The Minister of Transport and Highways is constructing National Highway 444 through Pulwama and Shopian and will connect it with the existing Srinagar-Jammu Highway near Bijbehara in Anantnag district. This highway has already dispossessed farmers of their productive horticultural and agricultural land for small amounts of monetary compensation.
Almond bloom in Newa village where NIT campus is proposed. (ETV Bharat) The Srinagar-Jammu Highway took away paddy land from farmers. The NH 444 also snatched thousands of Kanals of land from farmers; a new highway, 701 A, is being proposed from Rajouri to Gulmarg. A new railway track is proposed through apple orchards and paddy land. If this is not dispossession of farmers in the name of development, what else is it? I vehemently oppose the construction of these projects on orchard and paddy land,” Mohidin Mir, legislator of the ruling National Conference, told ETV Bharat.
The NH 444, a new proposed railway track, will pass through Newa village, where NIT is proposed, and will again dispossess farmers of more land.

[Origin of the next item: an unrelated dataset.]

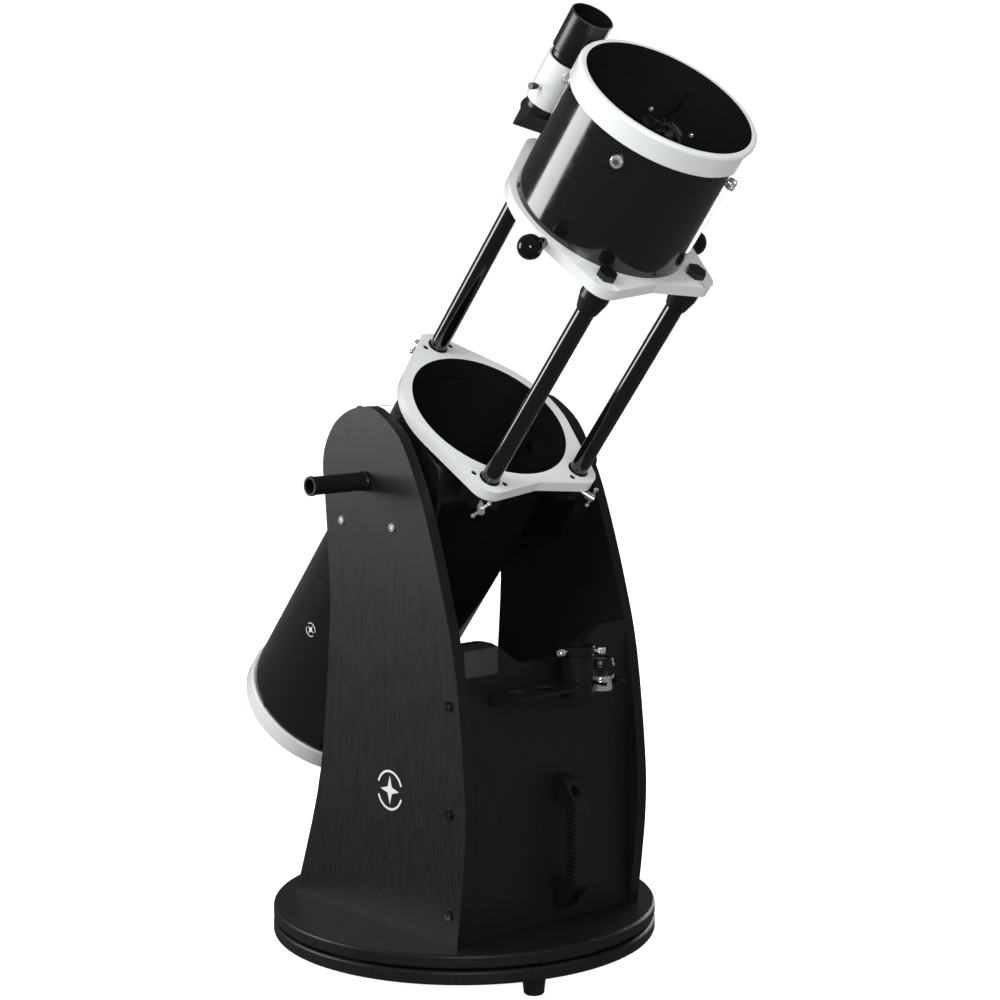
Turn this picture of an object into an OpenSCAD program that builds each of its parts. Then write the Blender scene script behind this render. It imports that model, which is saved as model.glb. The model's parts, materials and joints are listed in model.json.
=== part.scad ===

Wani, whose orchard is at risk of the proposed NIT campus, will lose his paddy land if the railway track is built in his area. “We will become completely landless if NIT is built on Karewa land and a new railway track on our paddy land. We will be left with our house only,” he said.
When the NIT proposal was announced, the Newa residents rushed to the residence of Chief Minister Omar Abdullah, who assured them of redressal. “If the people of Pulwama (Newa) don't want the NIT in their area, we can relocate it. People in other districts will welcome the NIT campus with open arms,” Omar told ETV Bharat in his first media interaction.
The chief minister, in response to the question from this reporter, said the government will strike a balance so that the productive land is saved from rampant conversion and development. “We will have to find a balance between our development needs and also protecting our productive agricultural lands,” he said.
People in Newa and other south Kashmir areas are now eagerly awaiting the chief minister to come true to his words to save them from becoming landless.